RECORDED DATA:
——

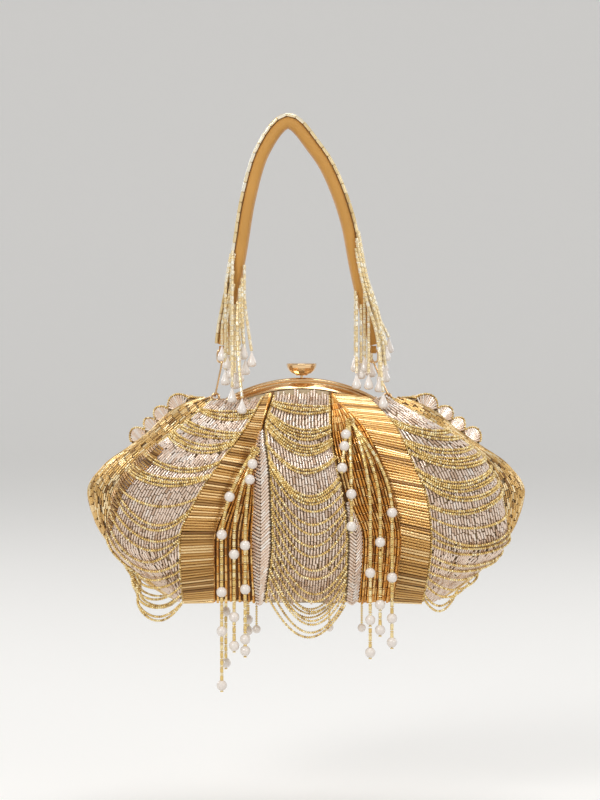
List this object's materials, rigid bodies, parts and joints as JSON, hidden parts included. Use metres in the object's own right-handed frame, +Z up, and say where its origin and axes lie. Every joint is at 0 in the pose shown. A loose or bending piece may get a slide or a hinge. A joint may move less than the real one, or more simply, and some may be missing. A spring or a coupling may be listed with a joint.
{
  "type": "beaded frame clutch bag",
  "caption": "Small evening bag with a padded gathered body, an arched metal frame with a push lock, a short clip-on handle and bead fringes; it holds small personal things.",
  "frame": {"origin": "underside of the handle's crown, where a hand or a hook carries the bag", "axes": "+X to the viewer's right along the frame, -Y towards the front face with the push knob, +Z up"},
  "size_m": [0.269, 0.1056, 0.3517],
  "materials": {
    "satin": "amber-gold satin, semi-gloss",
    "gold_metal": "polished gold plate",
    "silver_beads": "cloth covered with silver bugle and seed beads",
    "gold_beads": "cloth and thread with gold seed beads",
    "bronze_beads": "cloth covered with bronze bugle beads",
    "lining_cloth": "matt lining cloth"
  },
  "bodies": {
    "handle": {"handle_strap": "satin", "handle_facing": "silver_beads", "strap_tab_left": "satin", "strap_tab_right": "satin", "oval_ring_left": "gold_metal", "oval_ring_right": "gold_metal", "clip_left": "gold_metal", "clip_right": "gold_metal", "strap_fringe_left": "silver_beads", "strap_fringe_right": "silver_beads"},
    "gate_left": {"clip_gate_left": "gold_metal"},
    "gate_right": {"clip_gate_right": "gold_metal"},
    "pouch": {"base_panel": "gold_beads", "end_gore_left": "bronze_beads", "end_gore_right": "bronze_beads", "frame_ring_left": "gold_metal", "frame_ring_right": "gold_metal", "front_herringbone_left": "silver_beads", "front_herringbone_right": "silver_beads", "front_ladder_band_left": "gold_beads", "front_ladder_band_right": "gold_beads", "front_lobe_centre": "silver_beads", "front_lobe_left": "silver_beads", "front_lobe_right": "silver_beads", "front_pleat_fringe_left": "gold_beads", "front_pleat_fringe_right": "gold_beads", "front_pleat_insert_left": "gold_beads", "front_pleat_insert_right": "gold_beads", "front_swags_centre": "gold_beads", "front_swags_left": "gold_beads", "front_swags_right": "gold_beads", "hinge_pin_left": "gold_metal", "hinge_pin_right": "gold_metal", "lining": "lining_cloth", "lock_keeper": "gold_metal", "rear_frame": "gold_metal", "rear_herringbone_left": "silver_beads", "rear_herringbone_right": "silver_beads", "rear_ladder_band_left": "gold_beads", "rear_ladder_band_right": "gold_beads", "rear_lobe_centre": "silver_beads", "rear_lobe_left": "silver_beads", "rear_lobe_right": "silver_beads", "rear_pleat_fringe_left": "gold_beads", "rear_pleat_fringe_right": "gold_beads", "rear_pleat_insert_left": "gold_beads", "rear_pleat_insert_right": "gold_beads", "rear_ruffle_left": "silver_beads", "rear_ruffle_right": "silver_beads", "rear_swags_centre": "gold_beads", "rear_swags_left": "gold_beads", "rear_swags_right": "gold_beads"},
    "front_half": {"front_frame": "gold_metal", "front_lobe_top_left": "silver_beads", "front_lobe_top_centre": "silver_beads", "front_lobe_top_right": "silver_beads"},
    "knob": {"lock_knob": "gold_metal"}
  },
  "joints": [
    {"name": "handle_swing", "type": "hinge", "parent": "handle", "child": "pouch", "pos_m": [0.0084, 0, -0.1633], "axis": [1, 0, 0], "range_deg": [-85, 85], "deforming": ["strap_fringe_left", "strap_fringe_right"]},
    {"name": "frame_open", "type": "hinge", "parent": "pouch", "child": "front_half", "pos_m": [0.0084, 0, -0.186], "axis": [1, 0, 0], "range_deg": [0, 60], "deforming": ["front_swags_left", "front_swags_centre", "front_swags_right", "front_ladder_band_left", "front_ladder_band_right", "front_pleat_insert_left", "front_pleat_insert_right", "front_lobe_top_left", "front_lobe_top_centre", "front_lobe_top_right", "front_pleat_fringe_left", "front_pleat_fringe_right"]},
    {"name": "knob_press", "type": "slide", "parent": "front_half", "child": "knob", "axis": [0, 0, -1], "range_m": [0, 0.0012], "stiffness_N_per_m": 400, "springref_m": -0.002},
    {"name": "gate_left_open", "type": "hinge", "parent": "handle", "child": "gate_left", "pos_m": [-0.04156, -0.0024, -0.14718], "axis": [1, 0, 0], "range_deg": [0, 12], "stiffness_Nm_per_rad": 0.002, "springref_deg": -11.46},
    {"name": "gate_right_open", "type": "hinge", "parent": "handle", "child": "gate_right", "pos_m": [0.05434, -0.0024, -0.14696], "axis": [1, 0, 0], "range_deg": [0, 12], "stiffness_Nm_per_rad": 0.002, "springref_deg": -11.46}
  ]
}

——

THE REQUEST:
Restate the data above word for word.

COMPLETE OUTPUT:
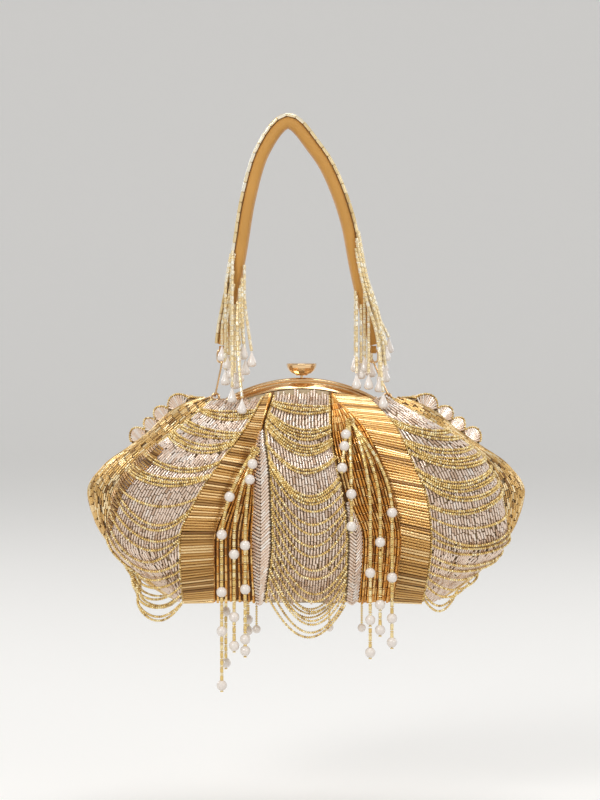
List this object's materials, rigid bodies, parts and joints as JSON, hidden parts included. Use metres in the object's own right-handed frame, +Z up, and say where its origin and axes lie. Every joint is at 0 in the pose shown. A loose or bending piece may get a slide or a hinge. A joint may move less than the real one, or more simply, and some may be missing. A spring or a coupling may be listed with a joint.
{
  "type": "beaded frame clutch bag",
  "caption": "Small evening bag with a padded gathered body, an arched metal frame with a push lock, a short clip-on handle and bead fringes; it holds small personal things.",
  "frame": {"origin": "underside of the handle's crown, where a hand or a hook carries the bag", "axes": "+X to the viewer's right along the frame, -Y towards the front face with the push knob, +Z up"},
  "size_m": [0.269, 0.1056, 0.3517],
  "materials": {
    "satin": "amber-gold satin, semi-gloss",
    "gold_metal": "polished gold plate",
    "silver_beads": "cloth covered with silver bugle and seed beads",
    "gold_beads": "cloth and thread with gold seed beads",
    "bronze_beads": "cloth covered with bronze bugle beads",
    "lining_cloth": "matt lining cloth"
  },
  "bodies": {
    "handle": {"handle_strap": "satin", "handle_facing": "silver_beads", "strap_tab_left": "satin", "strap_tab_right": "satin", "oval_ring_left": "gold_metal", "oval_ring_right": "gold_metal", "clip_left": "gold_metal", "clip_right": "gold_metal", "strap_fringe_left": "silver_beads", "strap_fringe_right": "silver_beads"},
    "gate_left": {"clip_gate_left": "gold_metal"},
    "gate_right": {"clip_gate_right": "gold_metal"},
    "pouch": {"base_panel": "gold_beads", "end_gore_left": "bronze_beads", "end_gore_right": "bronze_beads", "frame_ring_left": "gold_metal", "frame_ring_right": "gold_metal", "front_herringbone_left": "silver_beads", "front_herringbone_right": "silver_beads", "front_ladder_band_left": "gold_beads", "front_ladder_band_right": "gold_beads", "front_lobe_centre": "silver_beads", "front_lobe_left": "silver_beads", "front_lobe_right": "silver_beads", "front_pleat_fringe_left": "gold_beads", "front_pleat_fringe_right": "gold_beads", "front_pleat_insert_left": "gold_beads", "front_pleat_insert_right": "gold_beads", "front_swags_centre": "gold_beads", "front_swags_left": "gold_beads", "front_swags_right": "gold_beads", "hinge_pin_left": "gold_metal", "hinge_pin_right": "gold_metal", "lining": "lining_cloth", "lock_keeper": "gold_metal", "rear_frame": "gold_metal", "rear_herringbone_left": "silver_beads", "rear_herringbone_right": "silver_beads", "rear_ladder_band_left": "gold_beads", "rear_ladder_band_right": "gold_beads", "rear_lobe_centre": "silver_beads", "rear_lobe_left": "silver_beads", "rear_lobe_right": "silver_beads", "rear_pleat_fringe_left": "gold_beads", "rear_pleat_fringe_right": "gold_beads", "rear_pleat_insert_left": "gold_beads", "rear_pleat_insert_right": "gold_beads", "rear_ruffle_left": "silver_beads", "rear_ruffle_right": "silver_beads", "rear_swags_centre": "gold_beads", "rear_swags_left": "gold_beads", "rear_swags_right": "gold_beads"},
    "front_half": {"front_frame": "gold_metal", "front_lobe_top_left": "silver_beads", "front_lobe_top_centre": "silver_beads", "front_lobe_top_right": "silver_beads"},
    "knob": {"lock_knob": "gold_metal"}
  },
  "joints": [
    {"name": "handle_swing", "type": "hinge", "parent": "handle", "child": "pouch", "pos_m": [0.0084, 0, -0.1633], "axis": [1, 0, 0], "range_deg": [-85, 85], "deforming": ["strap_fringe_left", "strap_fringe_right"]},
    {"name": "frame_open", "type": "hinge", "parent": "pouch", "child": "front_half", "pos_m": [0.0084, 0, -0.186], "axis": [1, 0, 0], "range_deg": [0, 60], "deforming": ["front_swags_left", "front_swags_centre", "front_swags_right", "front_ladder_band_left", "front_ladder_band_right", "front_pleat_insert_left", "front_pleat_insert_right", "front_lobe_top_left", "front_lobe_top_centre", "front_lobe_top_right", "front_pleat_fringe_left", "front_pleat_fringe_right"]},
    {"name": "knob_press", "type": "slide", "parent": "front_half", "child": "knob", "axis": [0, 0, -1], "range_m": [0, 0.0012], "stiffness_N_per_m": 400, "springref_m": -0.002},
    {"name": "gate_left_open", "type": "hinge", "parent": "handle", "child": "gate_left", "pos_m": [-0.04156, -0.0024, -0.14718], "axis": [1, 0, 0], "range_deg": [0, 12], "stiffness_Nm_per_rad": 0.002, "springref_deg": -11.46},
    {"name": "gate_right_open", "type": "hinge", "parent": "handle", "child": "gate_right", "pos_m": [0.05434, -0.0024, -0.14696], "axis": [1, 0, 0], "range_deg": [0, 12], "stiffness_Nm_per_rad": 0.002, "springref_deg": -11.46}
  ]
}